Despite this lack of co-ordination and the confusion of policy, South African businesses had invested extensively in the rest of Africa. But they could have done much better with a clear economic diplomacy strategy.
Spicer warned that South Africa now needed to confront the challenge of Nigeria, which had just overtaken it as Africa’s largest economy.
Nigeria had a naturally more dynamic and entrepreneurial culture, an unashamedly capitalist orientation and a much larger and rapidly expanding population, which is forecast to reach 440 million by 2050 – although South Africa was fortunate not to face the same religious terror and conflict.
“The question is whether South Africa’s leadership is up to the challenge or whether it will retreat into a myopic parochialism,” he said.
He also blamed business for the failure to establish an effective Team South Africa.
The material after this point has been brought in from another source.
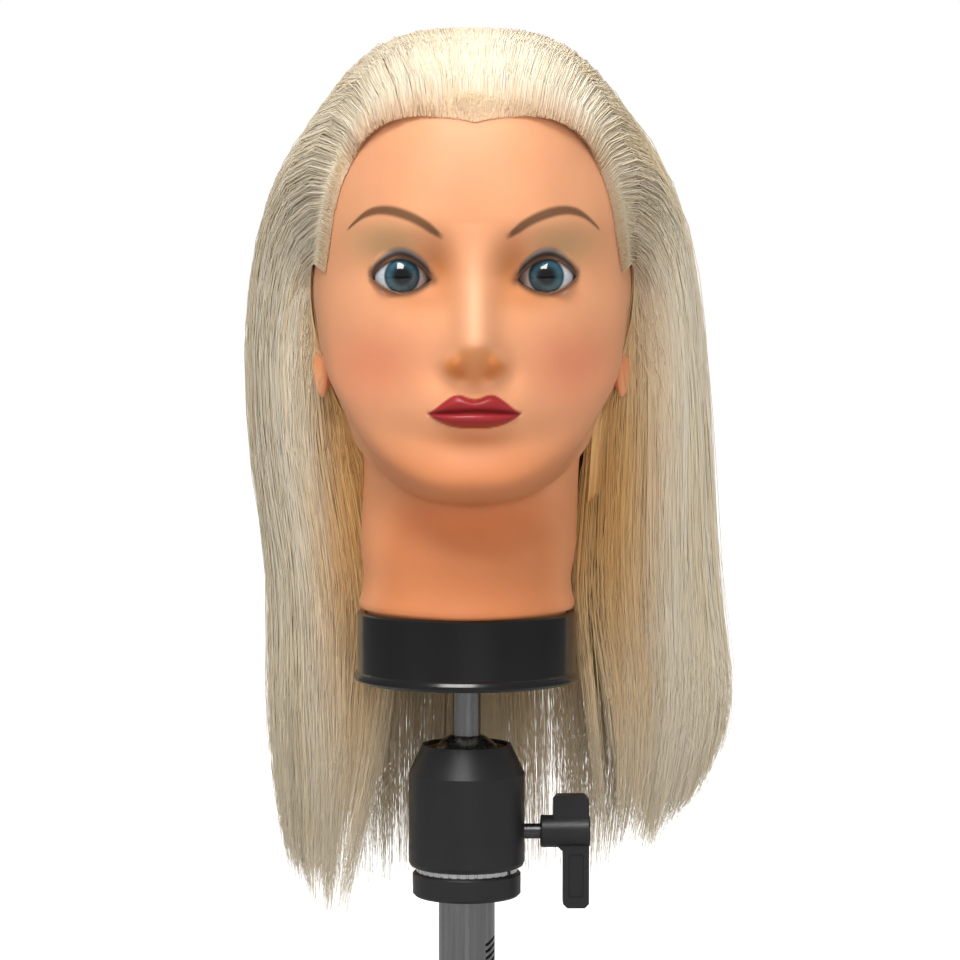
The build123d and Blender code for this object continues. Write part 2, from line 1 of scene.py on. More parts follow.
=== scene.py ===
import bmesh
import bpy
import json
import math
import numpy as np
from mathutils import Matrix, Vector
from mathutils.bvhtree import BVHTree


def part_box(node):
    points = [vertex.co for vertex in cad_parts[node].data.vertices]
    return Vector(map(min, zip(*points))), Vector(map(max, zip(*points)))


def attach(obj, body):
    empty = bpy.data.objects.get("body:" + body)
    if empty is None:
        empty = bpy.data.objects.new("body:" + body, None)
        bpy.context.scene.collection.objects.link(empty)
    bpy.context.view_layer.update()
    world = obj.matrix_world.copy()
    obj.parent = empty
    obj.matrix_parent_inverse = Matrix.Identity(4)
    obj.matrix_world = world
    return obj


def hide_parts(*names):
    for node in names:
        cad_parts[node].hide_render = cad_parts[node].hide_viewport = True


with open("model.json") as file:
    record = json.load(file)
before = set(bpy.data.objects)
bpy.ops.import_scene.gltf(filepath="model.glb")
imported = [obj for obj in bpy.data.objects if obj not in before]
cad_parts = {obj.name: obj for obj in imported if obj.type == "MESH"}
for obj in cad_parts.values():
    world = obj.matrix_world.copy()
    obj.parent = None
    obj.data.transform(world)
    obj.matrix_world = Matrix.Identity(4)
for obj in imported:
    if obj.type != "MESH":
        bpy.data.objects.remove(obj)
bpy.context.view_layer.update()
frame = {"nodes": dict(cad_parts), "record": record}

MM = 0.001
LEAN_X = 2.6


# ---------------------------------------------------------------- helpers
def spline(knots, values, at):
    """A natural cubic curve through values at knots, read at each place in at."""
    knots = np.asarray(knots, float)
    values = np.asarray(values, float)
    shape = values.shape[1:]
    flat = values.reshape(len(knots), -1)
    gap = np.diff(knots)
    rise = np.diff(flat, axis=0) / gap[:, None]
    matrix = np.eye(len(knots))
    right = np.zeros_like(flat)
    for i in range(1, len(knots) - 1):
        matrix[i, i - 1:i + 2] = gap[i - 1], 2 * (gap[i - 1] + gap[i]), gap[i]
        right[i] = 6 * (rise[i] - rise[i - 1])
    bend = np.linalg.solve(matrix, right)
    at = np.clip(np.asarray(at, float), knots[0], knots[-1])
    i = np.clip(np.searchsorted(knots, at, side="right") - 1, 0, len(gap) - 1)
    h = gap[i][:, None]
    a = ((knots[i + 1] - at) / gap[i])[:, None]
    b = 1 - a
    curved = (a ** 3 - a) * bend[i] + (b ** 3 - b) * bend[i + 1]
    out = a * flat[i] + b * flat[i + 1] + curved * h * h / 6
    return out.reshape((len(at),) + shape)


def smooth(low, high, value):
    """0 below low, 1 above high, eased between."""
    t = np.clip((value - low) / (high - low), 0, 1)
    return t * t * (3 - 2 * t)


def bump_at(x, z, cx, cz, sx, sz):
    """A soft round hill of height 1."""
    return np.exp(-((x - cx) / sx) ** 2 - ((z - cz) / sz) ** 2)


def make_piece(name, points, faces, material, smooth_faces=True):
    """A mesh object at the origin from points in millimetres."""
    mesh = bpy.data.meshes.new(name)
    mesh.from_pydata([tuple(p) for p in np.asarray(points) * MM], [], faces)
    if smooth_faces:
        mesh.polygons.foreach_set("use_smooth", [True] * len(mesh.polygons))
    mesh.materials.append(material)
    mesh.update()
    piece = bpy.data.objects.new(name, mesh)
    bpy.context.scene.collection.objects.link(piece)
    return piece


def lean(points):
    """The soft neck lets the head lean a little to +X."""
    out = np.array(points, float)
    out[..., 0] += LEAN_X * smooth(250, 335, out[..., 2]) * smooth(90, 110, out[..., 2])
    return out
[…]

“Aside from the legacies of the past and the racialisation of business organisations, often driven by crony capitalism and the vested interests of narrow black economic empowerment, business leaders and… organisations have failed to articulate clearly their interests and a domestic and foreign strategy, notably an African strategy, that would help grow the South African economy in the interests of all South Africans.”
Spicer acknowledged that he shared some of the blame because of his leadership positions in companies and business organisations. “With few exceptions, business leaders have failed to find the right balance between courageous frankness and empathetic engagement. Too many have either given up and tuned out, or been drawn into sycophantic co-option and cronyist patronage relations.”
The concepts of business unity and business leadership “seem oxymoronic”, Spicer said.